1.
Recientemente, en El País, Joseph Stiglitz trajo a cuento el debate sobre el fin de la historia, como si ésta tuviera un fin, es decir, un punto de llegada a una “tierra prometida”.
Nada parece más ilusorio. Tanto George Freeman en Los próximos cien años como Robert Fossaert en El siglo XXI mostraron cuán vacuo puede ser el buscar un devenir inevitable. En 1900, cuando la ciencia y la producción prometían el progreso sin fin, pocos advirtieron que tres lustros después el mundo estaría inmerso en una de las más grandes guerras internacionales, en la que por vez primera murieron millones y cayeron imperios otrora poderosos.
2.
Más aún, tras el final de la Gran Guerra en 1918, nadie auguraba la más grande recesión mundial tan pronto como en 1929, tremenda crisis del capitalismo rampante que llevaría a la humanidad a una segunda conflagración aniquilante e inimaginable con horrores como el Holocausto, el terror nuclear y el surgimiento de un mundo bipolar, el del capitalismo frente al comunismo, que daría paso a otra confrontación inimaginable, la Guerra Fría, que no del todo ha terminado aún, pues tras la caída del Muro de Berlín, en 1989, y el colapso de la URSS, en 1991, otro gigante comunista, la República Popular China, desafía al orden liberal prevaleciente tras la Segunda Guerra Mundial.
3.
No ha habido una “guerra que termine con todas las guerras”; ha habido sistemas políticos, productivos y de pensamiento en conflicto.

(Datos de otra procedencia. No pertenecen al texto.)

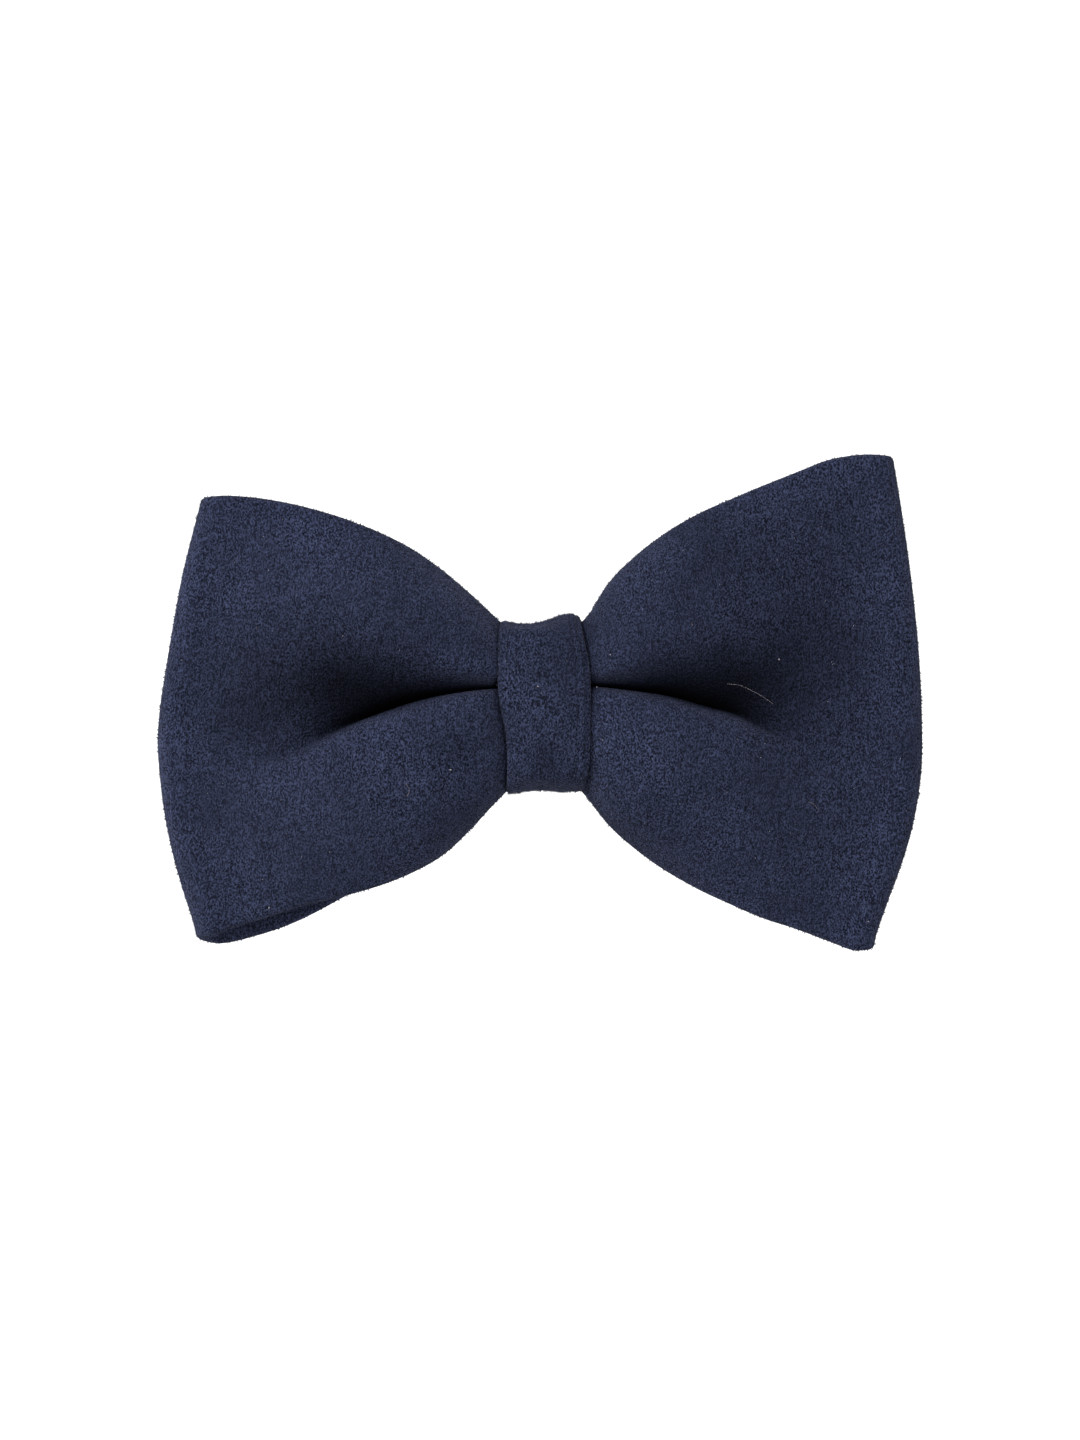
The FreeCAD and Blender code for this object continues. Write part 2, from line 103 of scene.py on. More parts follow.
def ease(low, high, x):
    """0 before low, 1 after high, and 3t^2 - 2t^3 between them."""
    t = np.clip((x - low) / (high - low), 0, 1)
    return t * t * (3 - 2 * t)


def unit(v):
    """v scaled to a length of 1."""
    return v / np.maximum(np.linalg.norm(v, axis=-1, keepdims=True), 1e-12)


def unevenness(a, b, seed):
    """Slow unevenness from -1 to 1: five sine waves across a plane at angles and phases set by seed."""
    rng = np.random.RandomState(seed)
    total = np.zeros(np.broadcast(a, b).shape)
    for _ in range(5):
        angle, wave, phase = rng.uniform(0, TAU), rng.uniform(9, 26), rng.uniform(0, TAU)
        total += np.sin((a * math.cos(angle) + b * math.sin(angle)) * TAU / wave + phase)
    return total / 5


def spaced(line, count, endpoint=True, measured=slice(None)):
    """count points spaced evenly along a line of points, and its length. The given columns are measured."""
    step = np.linalg.norm(np.diff(line[:, measured], axis=0), axis=-1)
    length = np.concatenate([[0], np.cumsum(step)])
    wanted = np.linspace(0, 1, count, endpoint=endpoint)
    points = np.stack([np.interp(wanted, length / length[-1], column) for column in line.T], -1)
    return points, length[-1]


# ---------------------------------------------------------------- meshes
def new_mesh(name, points, faces):
    """A smooth mesh from points in millimetres and faces."""
    mesh = bpy.data.meshes.new(name)
    mesh.from_pydata((points.reshape(-1, 3) * MM).tolist(), [], faces)
    mesh.shade_smooth()
    return mesh


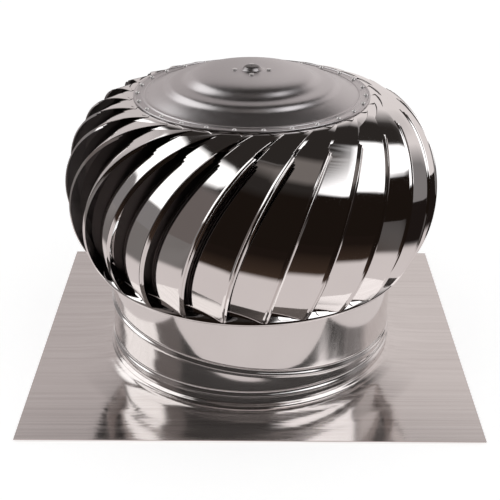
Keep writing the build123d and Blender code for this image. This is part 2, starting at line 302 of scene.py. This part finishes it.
# pattern sizes, and how far each pattern moves the roughness
steelMake = {
    "noiseRough": 0.55, "mottleSize": 14.0, "cloudSize": 9.0, "waveSize": 22.0, "waveStretch": (1, 1, 0.5),
    "mirrorSpread": 0.05, "innerSpread": 0.35, "lineRelief": 0.004, "waveDepth": 2.0,
    "cloudShare": 0.35, "satinBase": -0.06, "satinLines": 0.1, "satinCloud": 0.05,
    "satinRelief": 0.06, "satinDepth": 0.5, "facingSharpness": 8.0, "paintedAxisShadeFade": 1.6,
}


def facingIn(finish, middle):
    # 1 where the sheet's face looks in at the middle, 0 where it looks out; the vanes' painted gap shade
    # follows it
    where = finish.add("ShaderNodeTexCoord")
    away = finish.add("ShaderNodeVectorMath", {"operation": "SUBTRACT"}, where.outputs["Object"], middle)
    ray = finish.add("ShaderNodeVectorMath", {"operation": "NORMALIZE"}, away.outputs["Vector"])
    facing = finish.add("ShaderNodeVectorMath", {"operation": "DOT_PRODUCT"},
                        ray.outputs["Vector"], where.outputs["Normal"])
    return (-steelMake["facingSharpness"] * finish.wave(facing.outputs["Value"])).clamped()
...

Y, por supuesto, no hay ni se percibe una conclusión de la historia, siendo impredecible el devenir humano. Anticipar lo que podría pasar más allá de diez años en el horizonte requeriría prever lo inesperado, cuestión que ya se ha visto, es poco menos que imposible. Ya en los noventa, Norberto Bobbio propuso releer a los clásicos de la Ilustración, a Hobbes, a Locke, a Smith, a Rousseau y Montesquieu, lo mismo que a Descartes, Voltaire, Balzac, Lavoisier, Pascal, Leibniz y tantos otros pensadores que hicieron del XVIII el siglo de la razón y de las luces. Su propuesta era forjar un neocontractualismo social que nos devolviera el horizonte extraviado de libertades, justicia y democracia.
4.
Hoy, Stiglitz propone volver a renacer para imaginar un mejor futuro. Quizá bastara no ser deterministas y analizar lo acontecido con las luces y la razón que se proponen. Ello implicaría reconocer que desde entonces ha habido grandes avances y la Humanidad ha cambiado, tanto que ha cambiado también el mundo en que vivimos. Hay amenazas en el horizonte y también hay soluciones en el camino que habrán de requerir lo mejor que, como humanidad, seamos capaces de hacer, sin pensar en recetas únicas o infalibles.
5.
Podemos revisar los sistemas escandinavos, por ejemplo, en donde existen regímenes que si pensáramos diseñarlos no se nos ocurrirían. Son monarquías constitucionales, con gobiernos parlamentarios, predominancia socialdemócrata, sistemas de bienestar social eficaces y economías competitivas de mercado; es decir, libertades, justicia y democracias funcionales, cotidianas y consolidadas. El camino no fue fácil, obedeció a su circunstancia, pero sobresale el sentido común, la rendición de cuentas y la solidaridad social, que hace que muchos aporten fiscalmente al bienestar común. Sí, los impuestos son altos, de los más altos del mundo rondando el 60% del ingreso, a cambio de un Estado eficaz, justo, democrático y transparente que le retorna al ciudadano sus impuestos en excelentes servicios y acceso equitativo a las oportunidades. Los escandinavos supieron hacer su camino, como a los demás nos corresponde hacer el nuestro sosteniendo el ideal inconmensurable del Estado justo en la libertad, la justicia, la democracia y la búsqueda del bienestar general. ¿Acaso es necesario partir de cero para pensar en un nuevo Renacimiento?